Since leaving Dream Theater and Avenged Sevenfold, you've been involved in so many projects. How did Adrenaline Mob come about?
"I've known Russell Allen for over a decade now, and I've always thought he was a very underrated singer. He has one of the best voices in the business I've ever heard. I'd call him something of a modern-day Dio – he's that phenomenal. As much as Symphony X has a good following in the underground cult prog world, I always thought that Russell was more undiscovered than he should be.
"I took Symphony X out on tour with Dream Theater in 2007 in Europe, and I remember watching them from the side of the stage every night. I was simply in awe of Russell. His voice and his stage presence totally floored me. And not to put words in his mouth, but he's said that he would watch Dream Theater and study what I was doing. He always liked that I was a rock drummer in a prog band – not to dismiss my prog influences – and he always thought I was more of a harder-edged, metal kind of drummer.
"The two of us have always talked about doing something together, and as soon as I found myself an independent artist once again, it was obvious that the time was right. Quite coincidentally, Russell and Mike Orlando had been working on this material for the past year and were looking to put a band together. The minute Russell found out I might be available, he called me and asked if I'd consider the situation. I popped in the music they sent me, and that was it – I was in. The tunes were that strong."
When did you cut your drum tracks?
"In March. At that point, we also found Paul DiLeo on bass. I cut the drums in Mike Orlando's place in New York. The whole thing took about a week, which is basically the time frame I need to do all the albums I do. When things are really clicking, I don't need any more than seven to 10 days."
Were you involved in writing the lyrics? Some of the words sound like they might stem from your recent experiences.
"No, I wasn't. I know how you might assume that, though. Some of the lyrics have a 'looking-back, looking-ahead' kind of quality. I think the words are things that everyone can relate to. But I didn't have any influence on the lyrics in this case, no."
Mike Orlando is a very impressive player. I've heard of him before, but he really dazzles on these cuts.
"He's remarkable, isn't he? Truly New York's best-kept-secret, in my opinion, but not for long. He's like a three-pronged monster. He's got riffs for days – he reminds me of a Dimebag in the kinds of riffs he comes up with. That's one side of him; the other side is that he's a complete shredder. He can play solos right up there with the biggest guitar heroes out there. And the third side is, he's a wonderful engineer. He's got his own studio, and he knows how to get the most awesome sounds. Talk about a multi-talented guy. I think this album will break him out of his anonymity."

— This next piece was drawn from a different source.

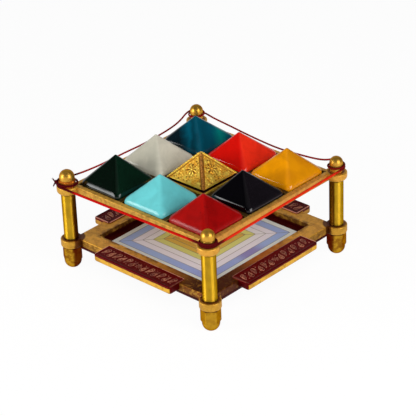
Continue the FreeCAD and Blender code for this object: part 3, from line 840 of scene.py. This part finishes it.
def build_nuts(metal):
    """Small acorn nuts on the plate, with tarnish near their posts, and long ones whose domes are the feet,
    darker on their inward sides by painted shade and some dirt.
    """
    top = polished_brass("top_nut_brass", metal, 0.36, 0.4, metallic=0.85)
    foot = polished_brass("foot_nut_brass", metal, 0.42, 0.4)
    top.over(0.75, tone(207, 154, 66))
    foot.over(0.6, tone(172, 122, 34))
    for brass in (top, foot):
        patches = brass.post_distance().rise(3.3, 4.4) * brass.noise(390).rise(0.44, 0.6, 0.7)
        brass.over(patches * brass.front_reach().step(10, 40, 0.35, 1.0), tone(108, 48, 12))
    # Painted shade, with some dirt: the feet are darker on their inward sides
    foot.over(foot.inward_reach(3).rise(1.0, 3.2, 0.9), tone(84, 20, 6))
    foot.over(foot.axes[2].rise(BASE_LOW - 0.9, BASE_LOW - 0.3, 0.9), tone(52, 14, 8))
    x, y, z = top.axes
    left_hexagon = (x + y).fall(-70, -60) * z.fall(TOP_HIGH + 2.9, TOP_HIGH + 3.4, 0.75)
    top.over(left_hexagon, tone(222, 112, 30))
    turns = {"left": (8, -27.5), "front": (-16.5, 16.5), "right": (4, 16.5), "back": (20, -5)}
    for post, (top_turn, foot_turn) in turns.items():
        flats, collar, dome = LEFT_NUT if post == "left" else SMALL_NUT
        part = nut_part(flats, HEXAGON, collar, dome, flat=0, chamfer=0.35, depth=5.2, turn=top_turn)
        make_piece("acorn_nut_" + post, [shifted(part, post_axis(post, TOP_HIGH))], top, ["top_nut_" + post],
                   sharp=60)
        points, faces, uv = nut_part(8.2, 7.1, 0.6, 8.1, flat=4.0, chamfer=0.5, depth=7.4, turn=foot_turn)
        part = (points * (1, -1, -1) + post_axis(post, BASE_LOW), faces, uv)
        make_piece("foot_" + post, [part], foot, ["foot_nut_" + post], sharp=60)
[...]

Portnoy, pictured here in 2009, says he'll "go big" for his Adrenaline Mob drum setup. © David Atlas/Retna Ltd./Corbis
Did Mike Orlando produce this album?
"Yeah. I mean, I guess the end result will read that it was self-produced by the band, but Mike was really the engineer and mixer behind everything."
What is the plan for the band?
"The plan is to get this album out asap and hit the road asap. Everybody in the group is energized by the music and the power of the album we've just completed. We're amazed at the electricity we felt playing together yesterday, so we're dying to take this on the road. We want to try to take a different approach from any of my other projects, whether it's Liquid Tension or Transatlantic or my cover bands – those have been kind of one-off things. With Adrenaline Mob, we really want to treat this as a real touring entity. A real band. It won't be our only band, but it'll be something we come back to.
"The album is strong; it's only of those records where every song's great. So I don't think the appeal will rest solely on my following; I think we can really spread out and develop a new audience. We're psyched about the New York unveiling this Friday, and we're looking forward to getting out there before the album hits, which will probably be by the end of the summer or early this fall."
Over the years, you've played many different drum kits. What kind of set will you play with Adrenaline Mob?
"What I used on the album was a Tama kit that Mike had, but what I'm going to be playing Friday is a kit that Tama is road-testing with me, a prototype of a new line they're introducing. What I take on the tour with me, we'll have to figure that out. But I'll probably go big with it – definitely two bass drums, that's for sure. This is a full-on, aggressive metal band."
You've always been extremely hands-on in your bands. Will you be involved in every aspect of Adrenaline Mob?
"I don't know. With Dream Theater, every creative aspect of the group went through me. I oversaw it all from top to bottom. I enjoyed it, and that's how I operated. With the bands and projects I've been involved in this past year, I've worn several different hats, and that's been fine. I'm enjoying different roles. In Adrenaline Mob, I'm not the leader, but I'm on the board of directors, and that's OK. I'm not stressing out over every detail. I'm sharing the load.
"At some point I might need something where I can call the shots more, because that's just my nature. But right now, it's a refreshing breather for me to share the workload and the decisions. I've done the opposite for years, so a break is welcome."